Problem to work on: The data must be returned in full and exactly as given.

Collected material:
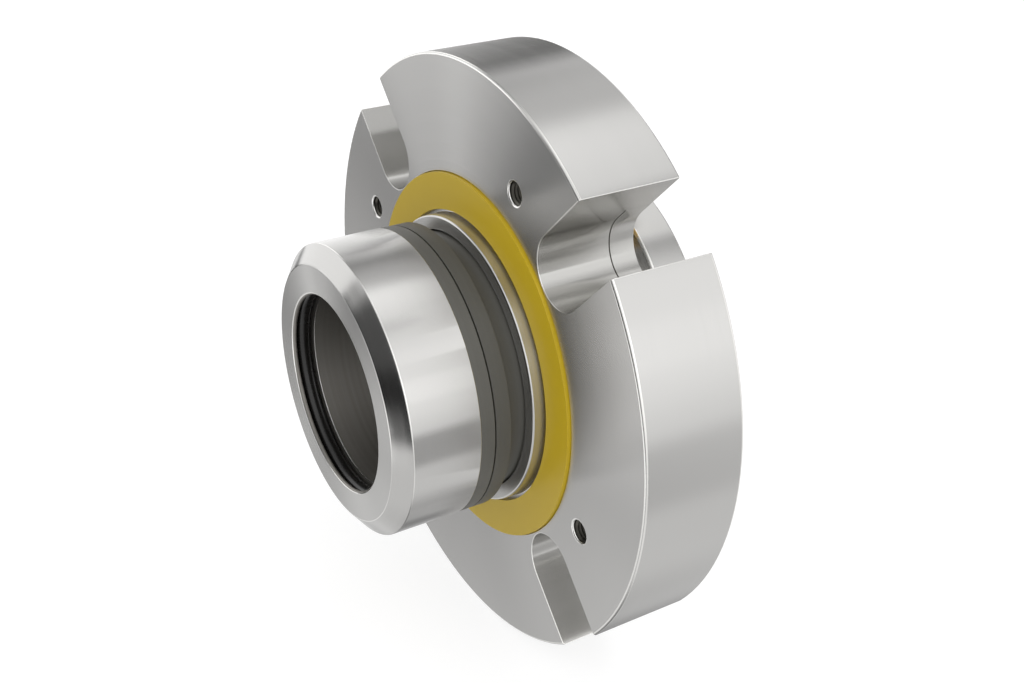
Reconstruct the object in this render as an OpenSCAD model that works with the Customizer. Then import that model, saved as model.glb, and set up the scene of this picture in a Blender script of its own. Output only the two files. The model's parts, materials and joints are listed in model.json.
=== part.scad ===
// Cartridge pusher mechanical seal for a horizontal pump shaft.
// The seal axis lies along Y. The pumped side looks towards -Y and the bearing side towards +Y.
// The origin is on the axis, in the plane of the gland's front face, which bolts to the pump.
// Every piece is drawn along its own z first, with +z towards the pumped side, and then laid down.

/* [Shaft and sleeve] */
// Diameter of the shaft that the sleeve slides on
shaft_d = 45; // [44:0.25:46]
// Wall of the sleeve behind its head
sleeve_wall = 2.5; // [2.2:0.1:2.6]
// Length of sleeve that stands out behind the drive collar
sleeve_tail = 4.2; // [3.8:0.1:8]
// Lead-in chamfer at both ends of the sleeve's bore
bore_chamfer = 0.5; // [0.2:0.1:0.8]

/* [Sleeve head] */
// How far the head stands out past the face rings
head_step = 0.1; // [0:0.1:1]
// Length of the head
head_l = 19; // [18:0.5:24]
// Radial width of the big chamfer on the head's front
head_chamfer_w = 4.1; // [1:0.1:5]
// Axial depth of the big chamfer on the head's front
head_chamfer_l = 3.1; // [1:0.1:5]
// Wall of the head round the rotating face
head_wall = 2.9; // [2.6:0.1:3.2]
// Depth of the pocket that takes the rotating face
pocket_l = 8.7; // [8.2:0.1:9.5]

/* [Shaft O-ring] */
// Thickness of the O-ring that seals the sleeve on the shaft
shaft_ring_t = 3.5; // [3:0.1:3.6]
// Width of the groove that holds it
shaft_groove_w = 4.3; // [3.8:0.1:4.6]
// Land of the bore in front of that groove
shaft_groove_land = 1; // [0.8:0.1:1.2]

/* [Running faces] */
// Radial width of the stationary ring's neck, which slides in the gland
neck_w = 4.3; // [4.2:0.1:4.6]
// How far both face rings stand out past the neck
face_step = 3.1; // [2.8:0.1:3.2]
// Length of the rotating ring that shows behind the head
rotating_flange_l = 3.3; // [2:0.1:5]
// Length of the stationary ring's large end
stationary_head_l = 3.6; // [2:0.1:5]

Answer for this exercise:
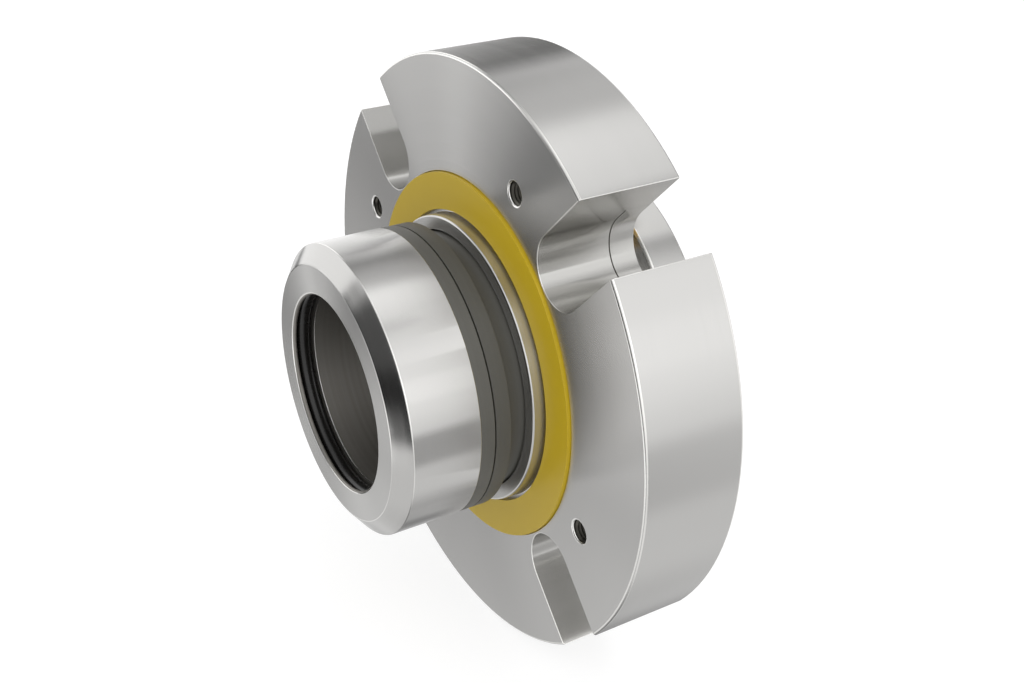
Reconstruct the object in this render as an OpenSCAD model that works with the Customizer. Then import that model, saved as model.glb, and set up the scene of this picture in a Blender script of its own. Output only the two files. The model's parts, materials and joints are listed in model.json.
=== part.scad ===
// Cartridge pusher mechanical seal for a horizontal pump shaft.
// The seal axis lies along Y. The pumped side looks towards -Y and the bearing side towards +Y.
// The origin is on the axis, in the plane of the gland's front face, which bolts to the pump.
// Every piece is drawn along its own z first, with +z towards the pumped side, and then laid down.

/* [Shaft and sleeve] */
// Diameter of the shaft that the sleeve slides on
shaft_d = 45; // [44:0.25:46]
// Wall of the sleeve behind its head
sleeve_wall = 2.5; // [2.2:0.1:2.6]
// Length of sleeve that stands out behind the drive collar
sleeve_tail = 4.2; // [3.8:0.1:8]
// Lead-in chamfer at both ends of the sleeve's bore
bore_chamfer = 0.5; // [0.2:0.1:0.8]

/* [Sleeve head] */
// How far the head stands out past the face rings
head_step = 0.1; // [0:0.1:1]
// Length of the head
head_l = 19; // [18:0.5:24]
// Radial width of the big chamfer on the head's front
head_chamfer_w = 4.1; // [1:0.1:5]
// Axial depth of the big chamfer on the head's front
head_chamfer_l = 3.1; // [1:0.1:5]
// Wall of the head round the rotating face
head_wall = 2.9; // [2.6:0.1:3.2]
// Depth of the pocket that takes the rotating face
pocket_l = 8.7; // [8.2:0.1:9.5]

/* [Shaft O-ring] */
// Thickness of the O-ring that seals the sleeve on the shaft
shaft_ring_t = 3.5; // [3:0.1:3.6]
// Width of the groove that holds it
shaft_groove_w = 4.3; // [3.8:0.1:4.6]
// Land of the bore in front of that groove
shaft_groove_land = 1; // [0.8:0.1:1.2]

/* [Running faces] */
// Radial width of the stationary ring's neck, which slides in the gland
neck_w = 4.3; // [4.2:0.1:4.6]
// How far both face rings stand out past the neck
face_step = 3.1; // [2.8:0.1:3.2]
// Length of the rotating ring that shows behind the head
rotating_flange_l = 3.3; // [2:0.1:5]
// Length of the stationary ring's large end
stationary_head_l = 3.6; // [2:0.1:5]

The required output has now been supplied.